WHAT TO PRODUCE:
Go through the entries below and copy each line containing the word "three".

Data items
┄┄┄┄┄┄┄┄┄┄┄┄┄┄┄┄┄┄┄┄

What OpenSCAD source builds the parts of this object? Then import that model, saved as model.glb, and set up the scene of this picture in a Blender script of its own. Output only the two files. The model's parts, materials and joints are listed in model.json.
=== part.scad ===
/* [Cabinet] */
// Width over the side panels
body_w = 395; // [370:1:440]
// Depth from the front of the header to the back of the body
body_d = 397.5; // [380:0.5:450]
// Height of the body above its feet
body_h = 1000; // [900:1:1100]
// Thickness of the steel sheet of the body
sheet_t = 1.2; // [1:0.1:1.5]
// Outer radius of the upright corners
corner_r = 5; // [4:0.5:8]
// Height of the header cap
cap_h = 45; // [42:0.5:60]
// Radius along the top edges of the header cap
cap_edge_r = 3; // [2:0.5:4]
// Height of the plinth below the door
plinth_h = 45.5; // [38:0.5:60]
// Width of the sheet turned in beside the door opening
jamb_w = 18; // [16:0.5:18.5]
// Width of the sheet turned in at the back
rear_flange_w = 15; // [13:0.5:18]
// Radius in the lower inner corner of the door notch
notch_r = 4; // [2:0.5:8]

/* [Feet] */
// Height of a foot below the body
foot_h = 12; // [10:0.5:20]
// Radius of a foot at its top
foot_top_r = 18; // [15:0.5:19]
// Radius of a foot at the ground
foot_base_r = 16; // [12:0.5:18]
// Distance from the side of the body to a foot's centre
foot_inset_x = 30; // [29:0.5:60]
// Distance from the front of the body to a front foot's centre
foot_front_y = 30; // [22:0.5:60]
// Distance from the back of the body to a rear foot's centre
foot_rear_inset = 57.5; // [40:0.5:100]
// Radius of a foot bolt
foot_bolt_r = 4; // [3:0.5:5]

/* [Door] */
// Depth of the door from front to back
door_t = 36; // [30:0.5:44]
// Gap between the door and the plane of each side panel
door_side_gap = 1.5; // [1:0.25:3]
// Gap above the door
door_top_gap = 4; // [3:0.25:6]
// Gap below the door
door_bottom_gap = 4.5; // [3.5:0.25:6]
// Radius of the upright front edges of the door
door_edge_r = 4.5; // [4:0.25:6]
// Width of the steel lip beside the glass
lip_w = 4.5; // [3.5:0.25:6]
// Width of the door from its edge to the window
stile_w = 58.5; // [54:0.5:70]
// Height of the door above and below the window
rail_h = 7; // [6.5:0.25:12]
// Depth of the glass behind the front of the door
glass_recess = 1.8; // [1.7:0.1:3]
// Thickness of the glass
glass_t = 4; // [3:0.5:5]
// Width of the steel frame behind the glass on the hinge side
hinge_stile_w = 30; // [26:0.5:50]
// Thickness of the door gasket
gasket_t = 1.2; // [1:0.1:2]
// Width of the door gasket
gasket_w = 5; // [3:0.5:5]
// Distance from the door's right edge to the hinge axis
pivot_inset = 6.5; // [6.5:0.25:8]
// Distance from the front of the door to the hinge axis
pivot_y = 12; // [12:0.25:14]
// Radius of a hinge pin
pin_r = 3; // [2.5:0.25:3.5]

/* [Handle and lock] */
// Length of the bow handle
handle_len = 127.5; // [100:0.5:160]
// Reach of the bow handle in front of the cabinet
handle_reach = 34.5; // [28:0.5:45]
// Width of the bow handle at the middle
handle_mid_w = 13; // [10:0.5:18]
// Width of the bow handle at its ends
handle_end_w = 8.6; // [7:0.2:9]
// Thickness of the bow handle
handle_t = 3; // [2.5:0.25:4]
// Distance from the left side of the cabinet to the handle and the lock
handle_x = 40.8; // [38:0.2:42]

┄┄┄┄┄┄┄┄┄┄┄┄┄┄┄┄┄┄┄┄

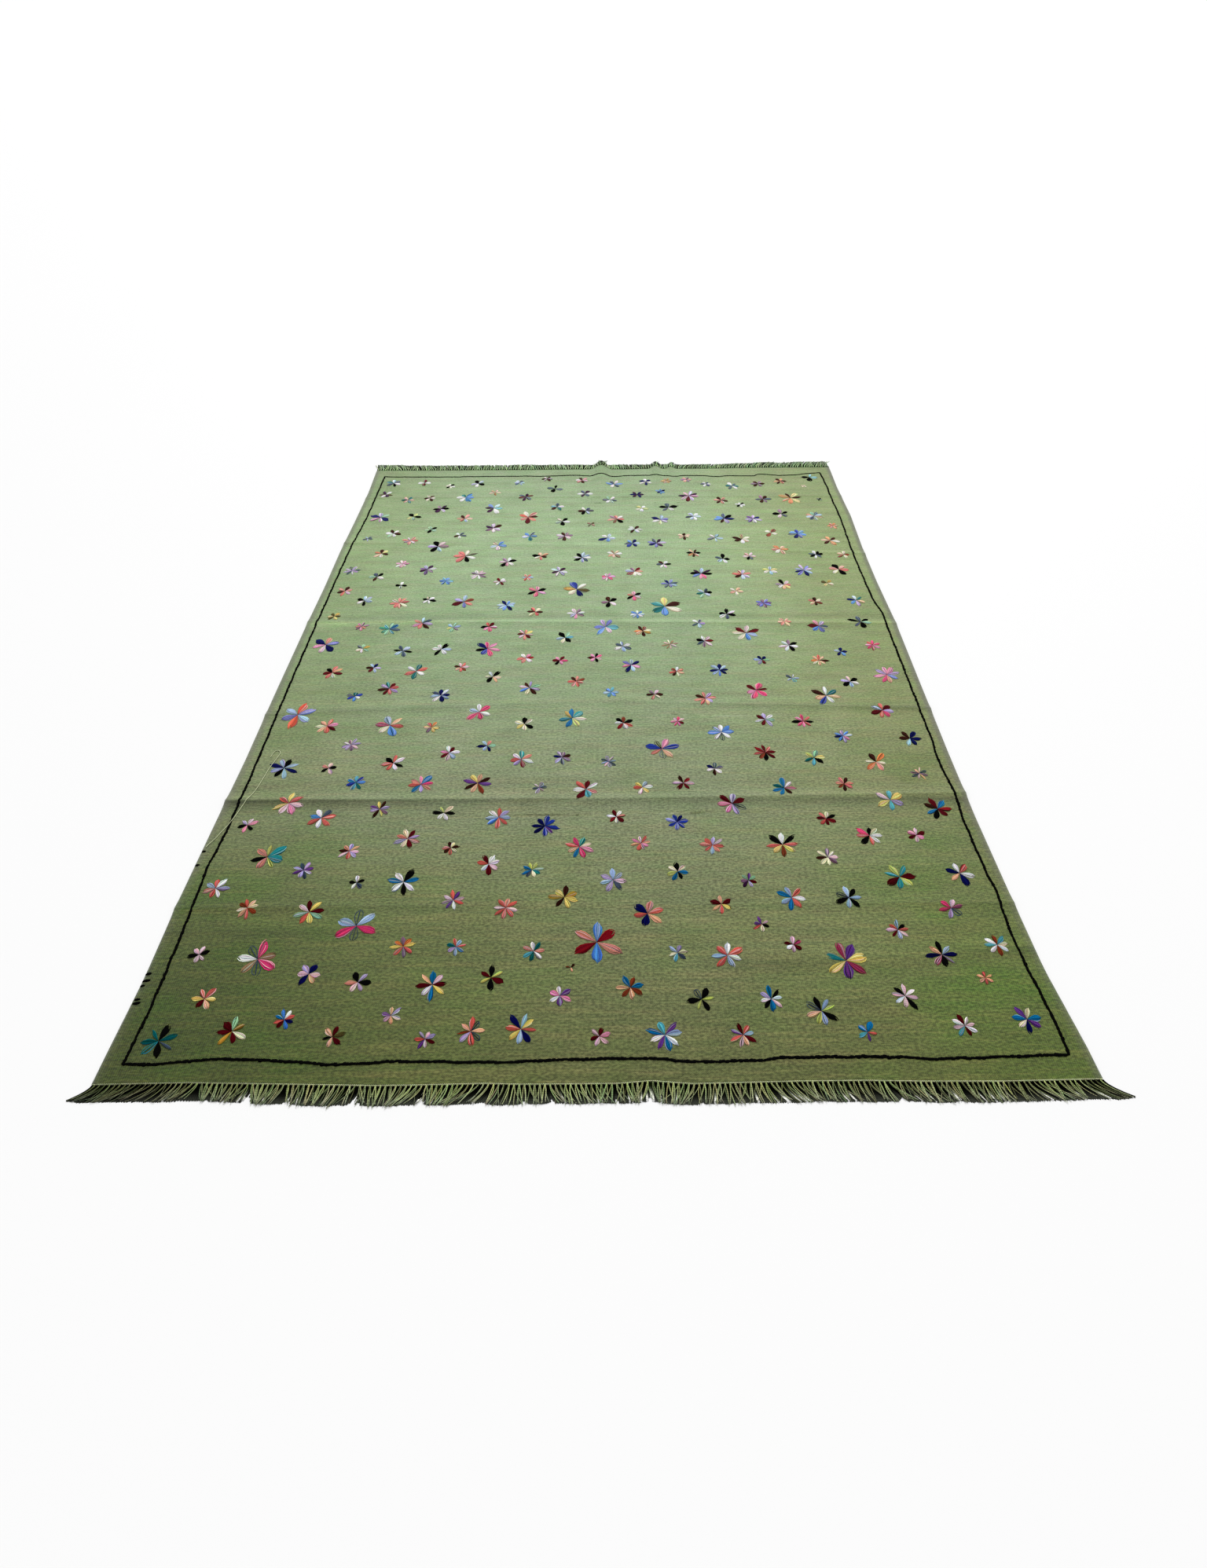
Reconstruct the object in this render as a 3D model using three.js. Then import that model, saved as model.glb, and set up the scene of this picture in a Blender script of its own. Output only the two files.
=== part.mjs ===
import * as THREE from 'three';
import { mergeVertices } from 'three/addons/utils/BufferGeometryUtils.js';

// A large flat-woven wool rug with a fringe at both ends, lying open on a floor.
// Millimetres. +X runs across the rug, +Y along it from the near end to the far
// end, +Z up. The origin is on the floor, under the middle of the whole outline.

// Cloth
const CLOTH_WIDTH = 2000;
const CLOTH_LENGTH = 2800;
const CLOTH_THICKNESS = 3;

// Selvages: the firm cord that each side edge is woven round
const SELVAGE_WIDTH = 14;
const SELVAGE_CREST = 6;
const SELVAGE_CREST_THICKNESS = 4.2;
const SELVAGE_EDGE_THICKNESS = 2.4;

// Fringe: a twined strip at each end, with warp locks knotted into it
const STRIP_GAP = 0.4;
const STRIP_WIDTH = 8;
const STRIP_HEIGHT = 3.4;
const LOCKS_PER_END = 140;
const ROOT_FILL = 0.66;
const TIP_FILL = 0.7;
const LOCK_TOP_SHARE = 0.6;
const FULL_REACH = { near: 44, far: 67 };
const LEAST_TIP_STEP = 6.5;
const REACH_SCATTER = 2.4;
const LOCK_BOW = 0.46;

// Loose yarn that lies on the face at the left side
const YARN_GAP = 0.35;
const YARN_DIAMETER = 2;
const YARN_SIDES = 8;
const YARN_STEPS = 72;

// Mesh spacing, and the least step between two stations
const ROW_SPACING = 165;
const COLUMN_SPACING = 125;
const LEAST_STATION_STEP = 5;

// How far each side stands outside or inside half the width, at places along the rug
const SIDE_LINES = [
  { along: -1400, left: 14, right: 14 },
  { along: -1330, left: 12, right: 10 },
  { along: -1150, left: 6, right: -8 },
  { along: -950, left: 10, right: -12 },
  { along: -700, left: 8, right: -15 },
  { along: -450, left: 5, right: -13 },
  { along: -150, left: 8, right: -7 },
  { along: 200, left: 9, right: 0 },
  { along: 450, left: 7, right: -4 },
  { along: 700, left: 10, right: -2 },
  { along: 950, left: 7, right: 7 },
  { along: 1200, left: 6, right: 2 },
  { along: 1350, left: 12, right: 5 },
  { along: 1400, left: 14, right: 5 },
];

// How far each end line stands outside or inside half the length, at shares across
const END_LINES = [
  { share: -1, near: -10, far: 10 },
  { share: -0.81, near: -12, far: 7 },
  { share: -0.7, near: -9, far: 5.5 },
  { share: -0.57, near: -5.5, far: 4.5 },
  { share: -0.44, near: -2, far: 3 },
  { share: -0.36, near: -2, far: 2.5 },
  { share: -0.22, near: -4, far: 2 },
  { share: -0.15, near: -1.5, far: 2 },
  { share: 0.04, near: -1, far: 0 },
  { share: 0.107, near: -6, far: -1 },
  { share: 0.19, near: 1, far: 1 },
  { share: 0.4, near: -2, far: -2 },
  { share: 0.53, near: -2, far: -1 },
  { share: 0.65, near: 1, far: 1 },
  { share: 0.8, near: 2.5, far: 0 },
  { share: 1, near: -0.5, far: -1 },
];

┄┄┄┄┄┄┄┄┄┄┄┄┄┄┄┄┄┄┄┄

RESULT:
Reconstruct the object in this render as a 3D model using three.js. Then import that model, saved as model.glb, and set up the scene of this picture in a Blender script of its own. Output only the two files.
import * as THREE from 'three';
import { mergeVertices } from 'three/addons/utils/BufferGeometryUtils.js';